Yes, it will be human rights violation as these hapless men and women and children fled Myanmar in the worst of conditions and are living here in sub-human conditions; yet even that seems getting snatched from them. To quote Amnesty International India on this—

  “Any measures taken by Indian authorities to forcibly return Rohingya refugees and asylum-seekers to Myanmar, where they are at risk of serious human rights violations, would be a flagrant violation of international law... Sending Rohingya Muslims back to Myanmar—where the community has faced horrific abuses—would not just be a violation of India’s commitments under international law, but also a blemish on India’s history of supporting those fleeing persecution... Rohingya Muslims, who are among the most persecuted minorities in the world, have faced years of discrimination, repression and violence in Myanmar. In December 2016, Amnesty International documented a brutal campaign of violence against the Rohingya by security forces in Myanmar, which could amount to crimes against humanity. The organisation found evidence of a wide range of human rights violations in Myanmar’s northern Rakhine State, including unlawful killings, multiple rapes, and the burning down of hundreds of Rohingya homes and buildings. Forcing Rohingya asylum-seekers and refugees back to Myanmar would violate the international principle of non-refoule-ment—which is recognised in customary inter-national law and is binding on India—that forbids states from forcibly returning people to a country where they would be at real risk of serious human rights violations. India is also a state party to other international treaties which recognise this principle, including the International Covenant on Civil and Political Rights and the UN Convention on the Rights of the Child. Indian authorities know very well the abuses the Rohingya community have been facing in Myanmar. Deporting them and abandoning them to their fates would be unconscionable.”
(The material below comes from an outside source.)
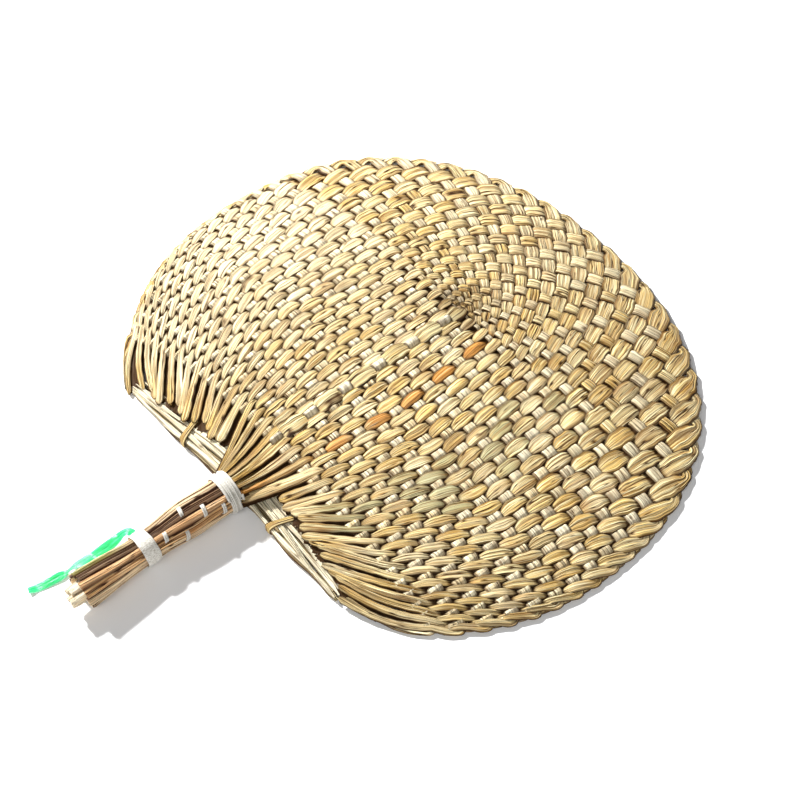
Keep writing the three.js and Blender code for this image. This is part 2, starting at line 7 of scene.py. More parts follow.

In fact, Amnesty International India has also highlighted a very significant factor. I quote

“As a country aspiring to a larger global role, India needs to urgently sign the Refugee Convention and put in place a robust domestic framework to protect refugee rights...Despite being home to thousands of refugees, India is not a signatory to the 1951 Refugee Convention or the 1967 Protocol Relating to the Status of Refugees, and does not have a domestic legal refugee protection framework. The treatment of refugees falls largely under the Foreigners Act of 1946, which makes no distinction between asylum-seekers, refugees and other foreigners. The Act makes undocumented physical presence in the country a crime. The Indian Government has mandated the office of the United Nations High Commissioner for Refugees (UNHCR) to register and provide assistance to refugees from non-neighbouring countries and Myanmar. According to UNHCR, there are around 14,000 registered Rohingya people in India, including 3000 asylum-seekers and 11,000 who have been granted refugee status by the organisation. However the Indian Government does not officially recognise these people as refugees. In February, the UN Office of the High Commi-ssioner for Human Rights (OHCHR) published a report which documented the human rights violations against Rohingya people. In March, the UN Special Rapporteur on Myanmar presented her latest findings on human rights violations in Myanmar. Reports of the Special Rapporteur, the OHCHR, Amnesty International and other organisations have found that Rohingya women and girls have been raped, hundreds of people forcibly disappeared and an unknown number killed by security forces in Myanmar. Tens of thousands of Rohingya people have been displaced—many after their homes were burned to the ground by state security forces... In March, India, at the UN Human Rights Council, also supported through consensus the creation of an international fact-finding mission to look into human rights violations in Rakhine State.”

Are the biased and politically charged barriers coming in our way from reaching out to these refuge-seekers? Today more and more Right-wing governments are hardening their stand. Sadly, even the United Nations has not been able to give the required cushioning to hundreds of refugees in deep distress, desperately looking for refuge, just about somewhere and anywhere... What’s their future and where do they go, running from one country to the next? How many perish whilst trying to flee?

Leaving you with these lines of Baba Farid Shakarganj ...

These lines of Baba Farid Shakarganj (1173-1265 AD) hold out for the administrators, politicians, cops of the day—‘Farid, the earth questioned the sky, Where have the mighty captains gone?